Por lo tanto, abrazó como oso el liberalismo de izquierda en tiempos del Nunca Más. Y en una entrevista más o menos reciente se desentendió de los seguidores de Página 12 que lo creyeron un héroe colectivo de las grandes causas populares.

Cuando el periodismo gráfico angostó la franja de lectores y la clase media pasó definitivamente de París a Miami, entendió que el amor del público, persistente si el objeto de fascinación comprende sus mutaciones ideológicas y culturales, precisaba de la tele para seguir la telenovela republicana de la corrupción. De pronto, el enemigo de “la corpo”, el denunciante de Clarín y sus operaciones por conservar el dominio de la política, la economía y la cultura del país, mutó en la vía regia para solazarse en la cima de la importancia. A partir de la guerra de Clarín contra el kirchnerismo, el grupo mediático no compró al periodista, sino que concretó el más próspero contrato entre ambas partes, con el mejor funambulista de los medios de comunicación y el poder impenitente. Ya después del 2013, el peronismo progresista languidecía víctima del cambio regional y su rigidez orgánica. Emergió, entonces, el Lanata que una clase media borracha por los nuevos experimentos periodísticos (las operetas fabulosas) y las acrobacias denuncialistas de PPT, aplaudía en los cacerolazos contra el gobierno, mientras atravesaba esos cuerpos automatizados en su auto con chofer. De la oficinita matera de Página 12 al sueño cumplido del atrevido de Sarandí: codearse en el ascensor de su casa con la oligarquía financiera y terrateniente. Un lujo para elegidos, como José Ingenieros (no hago equivalencias intelectuales sino sociales) tomando whisky con el General Roca.

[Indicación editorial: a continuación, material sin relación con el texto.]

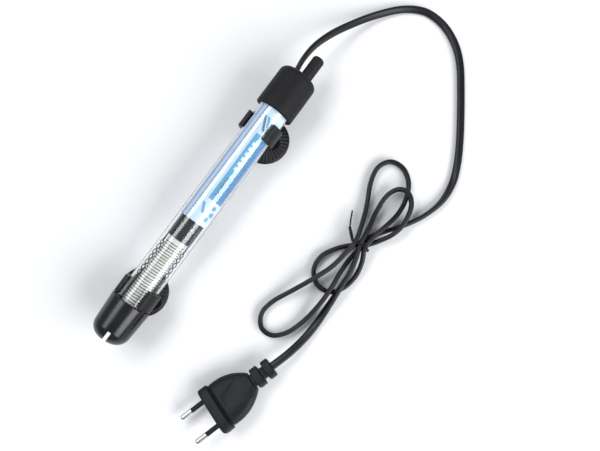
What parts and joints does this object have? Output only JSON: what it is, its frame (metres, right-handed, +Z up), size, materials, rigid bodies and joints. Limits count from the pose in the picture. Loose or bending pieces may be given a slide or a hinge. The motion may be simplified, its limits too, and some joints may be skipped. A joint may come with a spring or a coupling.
{
  "type": "submersible aquarium heater",
  "caption": "Glass-tube aquarium heater with a rubber head cap, temperature knob, slotted end guard, clips on suction cups and a flat cord tied in a hank with a two-pin plug.",
  "frame": {"origin": "middle of the heater's length and width, on the surface that the suction cups' rims rest on", "axes": "+X along the heater from the bottom guard to the knob, +Z up, +Y away from the cord"},
  "size_m": [0.3406, 0.1509, 0.0372],
  "materials": {
    "tube_glass": "clear polished glass",
    "cap_rubber": "matt moulded rubber",
    "seal_rubber": "matt moulded rubber",
    "label_film": "printed film, pale blue with plain blue bars",
    "stopper": "glossy moulded phenolic",
    "former_ceramic": "unglazed cream ceramic",
    "heating_wire": "oxidised resistance wire",
    "frame_plastic": "moulded insulator",
    "spring_brass": "bright",
    "contact_silver": "bright",
    "magnet_iron": "dull",
    "lead_cover": "insulated lead",
    "guard_plastic": "glossy moulded plastic",
    "clip_plastic": "satin moulded plastic",
    "cup_rubber": "satin moulded rubber",
    "knob_rubber": "matt moulded rubber",
    "shaft_steel": "turned steel",
    "blade_metal": "rolled strip",
    "cord_jacket": "satin vinyl jacket",
    "tie_plastic": "plastic-coated wire",
    "plug_rubber": "satin moulded vinyl",
    "pin_nickel": "nickel-plated brass"
  },
  "bodies": {
    "heater": {"glass_tube": "tube_glass", "head_cap": "cap_rubber", "tube_seal": "seal_rubber", "shaft_ring": "seal_rubber", "cord_gland": "cap_rubber", "label_sleeve": "label_film", "element_stopper": "stopper", "ceramic_core": "former_ceramic", "heating_coil": "heating_wire", "end_disc": "former_ceramic", "thermostat_frame": "frame_plastic", "fixed_leaf": "spring_brass", "fixed_contact": "contact_silver", "magnet": "magnet_iron", "leads": "lead_cover", "adjuster_nut": "spring_brass", "cord": "cord_jacket", "twist_tie": "tie_plastic", "plug_body": "plug_rubber", "plug_relief": "plug_rubber", "plug_pins": "pin_nickel", "pin_sleeves": "plug_rubber"},
    "guard": {"end_guard": "guard_plastic"},
    "lower_clip": {"clip_lower": "clip_plastic"},
    "upper_clip": {"clip_upper": "clip_plastic"},
    "lower_cup": {"cup_lower": "cup_rubber"},
    "upper_cup": {"cup_upper": "cup_rubber"},
    "control": {"knob": "knob_rubber", "knob_shaft": "shaft_steel"},
    "blade": {"bimetal_blade": "blade_metal", "moving_contact": "contact_silver"}
  },
  "joints": [
    {"name": "knob_turn", "type": "hinge", "parent": "heater", "child": "control", "pos_m": [0.10875, -0.0036, 0.023], "axis": [1, 0, 0], "range_deg": [-150, 150]},
    {"name": "blade_bend", "type": "hinge", "parent": "heater", "child": "blade", "pos_m": [-0.00575, 0.003, 0.023], "axis": [0, 1, 0], "range_deg": [-0.6, 0.6]},
    {"name": "lower_clip_slide", "type": "slide", "parent": "heater", "child": "lower_clip", "axis": [1, 0, 0], "range_m": [0, 0.045]},
    {"name": "upper_clip_slide", "type": "slide", "parent": "heater", "child": "upper_clip", "axis": [1, 0, 0], "range_m": [-0.045, 0.006]},
    {"name": "lower_cup_turn", "type": "hinge", "parent": "lower_clip", "child": "lower_cup", "pos_m": [-0.08185, 0.0025, 0.009], "axis": [0, 0, 1], "continuous": true},
    {"name": "upper_cup_turn", "type": "hinge", "parent": "upper_clip", "child": "upper_cup", "pos_m": [0.05365, -0.0025, 0.009], "axis": [0, 0, 1], "continuous": true},
    {"name": "guard_pull", "type": "slide", "parent": "heater", "child": "guard", "axis": [-1, 0, 0], "range_m": [0, 0.03]}
  ]
}
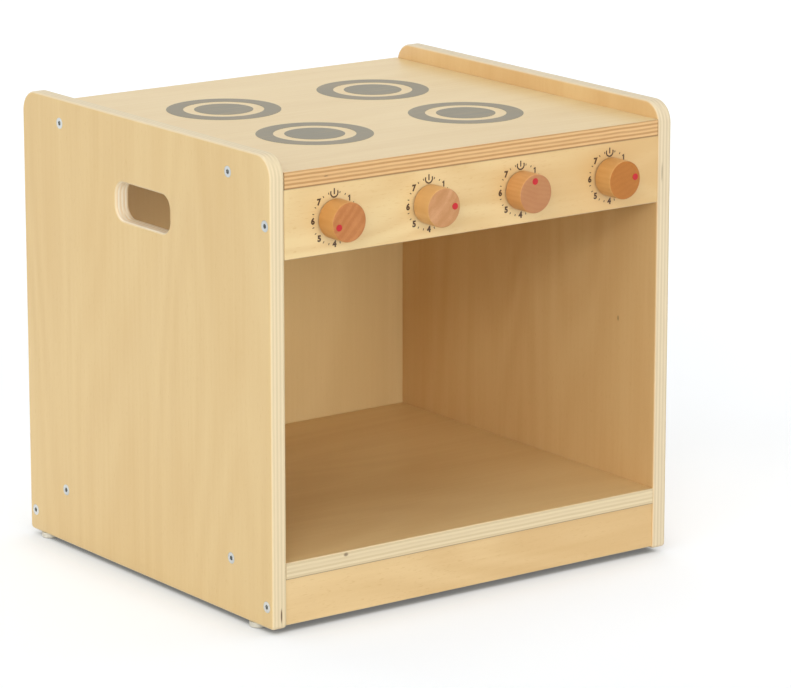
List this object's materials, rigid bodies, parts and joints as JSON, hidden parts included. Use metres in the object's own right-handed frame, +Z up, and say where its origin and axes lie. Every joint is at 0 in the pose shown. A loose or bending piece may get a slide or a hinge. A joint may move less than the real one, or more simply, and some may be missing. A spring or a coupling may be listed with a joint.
{
  "type": "toy oven",
  "caption": "Child's wooden play stove: open oven in a plywood box with hand slots, printed rings on the hob and round knobs that turn on the fascia.",
  "frame": {"origin": "on the floor under the feet, in the middle of the width and of the whole depth with the knobs included", "axes": "+Z up, the open front and the knobs face -Y, +X to the right of someone standing in front"},
  "size_m": [0.44, 0.4218, 0.423],
  "materials": {
    "birch_ply_sides": "clear satin lacquer over birch veneer, vertical grain, ply layers on the edges",
    "birch_ply_hob": "clear satin lacquer over birch veneer, grain from left to right",
    "birch_ply_shelf": "clear satin lacquer over birch veneer, grain from left to right",
    "birch_ply_back": "clear satin lacquer over thin birch ply",
    "birch_ply_fascia": "clear satin lacquer over birch veneer, grain from left to right",
    "birch_ply_plinths": "clear satin lacquer over birch veneer",
    "oiled_beech_knobs": "turned beech, sealed",
    "beech_dowels": "plain beech",
    "zinc_plated_steel": "bright zinc plating",
    "white_glides": "moulded white plastic",
    "nylon_washers": "natural nylon",
    "grey_ring_print": "screen-printed ink",
    "grey_disc_print": "screen-printed ink",
    "brown_dial_print": "screen-printed ink",
    "red_paint": "painted dot"
  },
  "bodies": {
    "cabinet": {"left_side": "birch_ply_sides", "right_side": "birch_ply_sides", "hob_panel": "birch_ply_hob", "shelf": "birch_ply_shelf", "back_panel": "birch_ply_back", "fascia": "birch_ply_fascia", "front_plinth": "birch_ply_plinths", "rear_plinth": "birch_ply_plinths", "left_screws": "zinc_plated_steel", "right_screws": "zinc_plated_steel", "left_dowels": "beech_dowels", "right_dowels": "beech_dowels", "glide_front_left": "white_glides", "glide_front_right": "white_glides", "glide_rear_left": "white_glides", "glide_rear_right": "white_glides", "glide_nails": "zinc_plated_steel", "hob_rings": "grey_ring_print", "hob_discs": "grey_disc_print", "dial_marks": "brown_dial_print"},
    "dial_1": {"knob_1": "oiled_beech_knobs", "dot_1": "red_paint", "spindle_1": "zinc_plated_steel", "front_washer_1": "nylon_washers", "back_washer_1": "zinc_plated_steel", "lock_nut_1": "zinc_plated_steel"},
    "dial_2": {"knob_2": "oiled_beech_knobs", "dot_2": "red_paint", "spindle_2": "zinc_plated_steel", "front_washer_2": "nylon_washers", "back_washer_2": "zinc_plated_steel", "lock_nut_2": "zinc_plated_steel"},
    "dial_3": {"knob_3": "oiled_beech_knobs", "dot_3": "red_paint", "spindle_3": "zinc_plated_steel", "front_washer_3": "nylon_washers", "back_washer_3": "zinc_plated_steel", "lock_nut_3": "zinc_plated_steel"},
    "dial_4": {"knob_4": "oiled_beech_knobs", "dot_4": "red_paint", "spindle_4": "zinc_plated_steel", "front_washer_4": "nylon_washers", "back_washer_4": "zinc_plated_steel", "lock_nut_4": "zinc_plated_steel"}
  },
  "joints": [
    {"name": "dial_1_turn", "type": "hinge", "parent": "cabinet", "child": "dial_1", "pos_m": [-0.1528, -0.1806, 0.36225], "axis": [0, 1, 0], "continuous": true},
    {"name": "dial_2_turn", "type": "hinge", "parent": "cabinet", "child": "dial_2", "pos_m": [-0.05213, -0.1806, 0.36225], "axis": [0, 1, 0], "continuous": true},
    {"name": "dial_3_turn", "type": "hinge", "parent": "cabinet", "child": "dial_3", "pos_m": [0.04853, -0.1806, 0.36225], "axis": [0, 1, 0], "continuous": true},
    {"name": "dial_4_turn", "type": "hinge", "parent": "cabinet", "child": "dial_4", "pos_m": [0.1492, -0.1806, 0.36225], "axis": [0, 1, 0], "continuous": true}
  ]
}
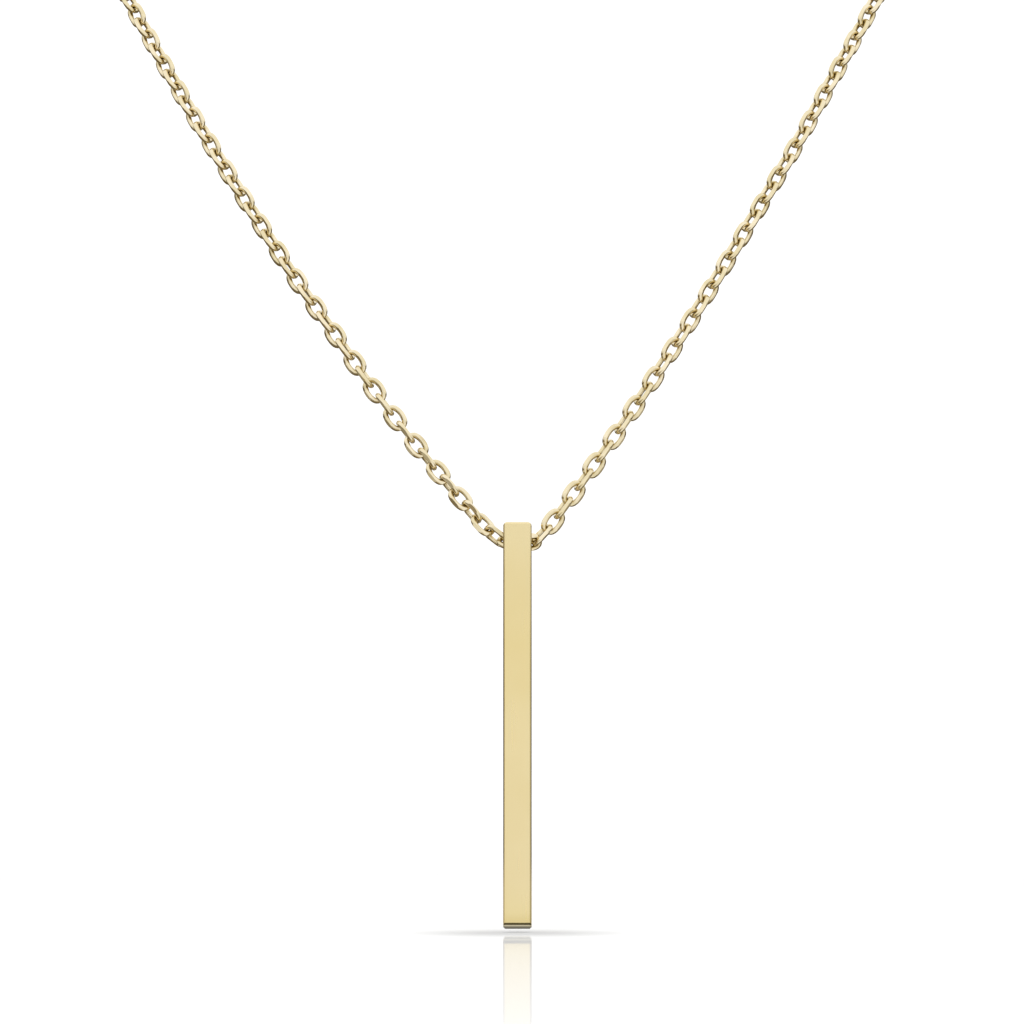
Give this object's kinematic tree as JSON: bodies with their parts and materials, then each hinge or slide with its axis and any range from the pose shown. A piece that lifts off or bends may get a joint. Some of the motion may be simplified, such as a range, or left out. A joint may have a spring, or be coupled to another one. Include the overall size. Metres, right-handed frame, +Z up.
{
  "type": "bar pendant on its necklace chain",
  "caption": "Slim square gold bar pendant hanging from a fine cable chain that is worn round the neck and closes with a ring clasp at the nape.",
  "frame": {"origin": "the nape, in the middle of the closed clasp, on the chain's middle line", "axes": "+Z up, the front with the bar towards -Y, +X to the right seen from the front"},
  "size_m": [0.1182, 0.1219, 0.1352],
  "materials": {
    "bar_gold": "satin yellow gold with a faint upright grain",
    "chain_gold": "polished yellow gold",
    "clasp_gold": "polished yellow gold"
  },
  "bodies": {
    "chain": {"chain_front": "chain_gold", "chain_back": "chain_gold", "clasp": "clasp_gold"},
    "bar": {"bar": "bar_gold"}
  },
  "joints": [
    {"name": "bar_swing", "type": "hinge", "parent": "chain", "child": "bar", "pos_m": [0, -0.12, -0.104], "axis": [1, 0, 0], "range_deg": [-90, 90]}
  ]
}
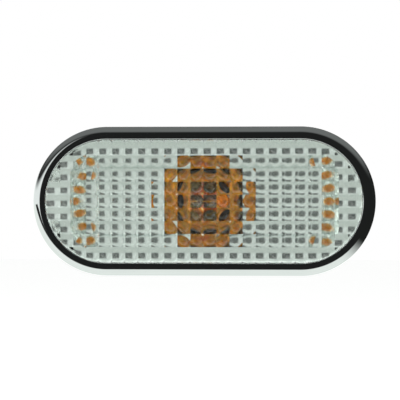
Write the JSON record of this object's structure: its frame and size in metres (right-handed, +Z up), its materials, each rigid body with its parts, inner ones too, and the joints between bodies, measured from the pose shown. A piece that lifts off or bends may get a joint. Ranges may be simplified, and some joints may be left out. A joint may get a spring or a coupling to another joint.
{
  "type": "oval side indicator lamp",
  "caption": "Oval side indicator lamp for a car wing: chromed trim ring, clear lens with pillow optics, metallised reflector, amber wedge bulb and twist-in holder.",
  "frame": {"origin": "centre of the gasket's rear face, where the lamp seats on the outer skin of the wing panel", "axes": "+X along the lamp's length towards the spring clip, -Y out of the wing through the lens, +Z up"},
  "size_m": [0.09, 0.0465, 0.0392],
  "materials": {
    "chromed_plastic": "bright chrome plate on moulded plastic",
    "clear_lens": "clear moulded plastic, polished",
    "metallised_plastic": "bright vacuum-metallised plastic",
    "black_plastic": "fine satin mould texture",
    "sealant": "matt butyl bead",
    "foam": "matt closed-cell foam",
    "spring_steel": "zinc-plated spring steel",
    "amber_glass": "amber glass, smooth",
    "tungsten": "bare drawn wire",
    "holder_plastic": "satin heat-resistant plastic",
    "seal_rubber": "matt moulded rubber",
    "contact_brass": "bright stamped strip"
  },
  "bodies": {
    "root": {"trim_ring": "chromed_plastic", "front_lens": "clear_lens", "reflector": "metallised_plastic", "lamp_housing": "black_plastic", "lens_sealant": "sealant", "panel_gasket": "foam", "spring_clip": "spring_steel", "bulb_glass": "amber_glass", "bulb_filament": "tungsten", "lead_wire_left": "tungsten", "lead_wire_right": "tungsten", "bulb_holder": "holder_plastic", "holder_seal": "seal_rubber", "contact_left": "contact_brass", "contact_right": "contact_brass"}
  },
  "joints": []
}
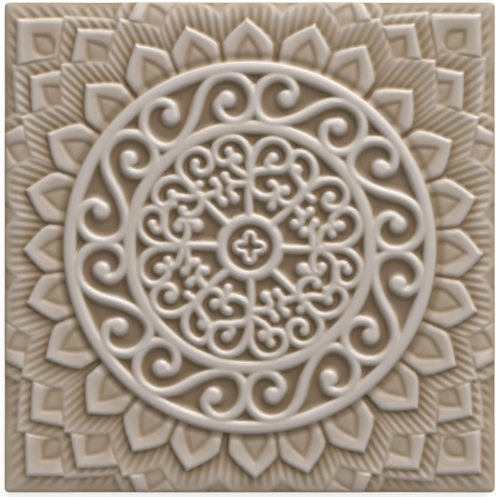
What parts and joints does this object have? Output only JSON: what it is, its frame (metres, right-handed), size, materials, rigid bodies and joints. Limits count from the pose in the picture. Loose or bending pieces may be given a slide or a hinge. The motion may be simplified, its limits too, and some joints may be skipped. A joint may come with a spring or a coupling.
{
  "type": "relief glazed tile",
  "caption": "Square glazed wall tile with a moulded mandala: quatrefoil, rosette of scrolls, band of running S scrolls and rows of lotus petals out to the edges.",
  "frame": {"origin": "middle of the tile's back face, where it lies on the floor", "axes": "+Z out of the relief face, +X and +Y along the tile's edges, with +Y up in the picture"},
  "size_m": [0.148, 0.148, 0.0091],
  "materials": {
    "glazed_relief": "glossy translucent warm grey glaze over moulded clay, thin and pale on the raised lines and pooled dark brown in the recesses"
  },
  "bodies": {
    "root": {"tile": "glazed_relief"}
  },
  "joints": []
}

De la intelectualidad progresista porteña, el equilibrista del propio ego, pasó a convertirse en prótesis mediática de Mauricio Macri, y en contertulio de la derecha latinoamericana en la cadena SER española, junto a Alvaro Vargas Llosa; premiado por la Fundación Libertad, epicentro de la crueldad neoliberal más refinada, simuladores del respeto de las instituciones democráticas, pero justo en el momento en que la adhesión popular a la democracia liberal se derrumba en Occidente y surgen los monstruos más impresentables, como Trump, Bolsonaro o Milei.

“A tanto no puedo”, habrá pensado Lanata. El funambulista habrá encontrado en ese teatro repugnante de furia y estupidez plebeyas de la derecha alternativa argentina, o en la grosería pendeja que en su exceso lo excedía también a él, una posibilidad que deshechó. Lanata quería que lo ame un público engañado por las luces que emanaban de su viveza letrada, no idólatras de un jocker. “Cuando me harte, me voy a casa a escribir”, sostenía. Aunque no fuese buen escritor. Eran los resabios de la típica educación de clase media de un nacido en los años sesenta.

A tanto no quiso llegar. Advirtió que con Milei asomaba otra derrota más: el liberalismo republicano tradicional, del que Macri buscó ser la versión más moderna. Entonces encontró el camino para su último salto exitoso, esta vez al vacío espectacular de la muerte.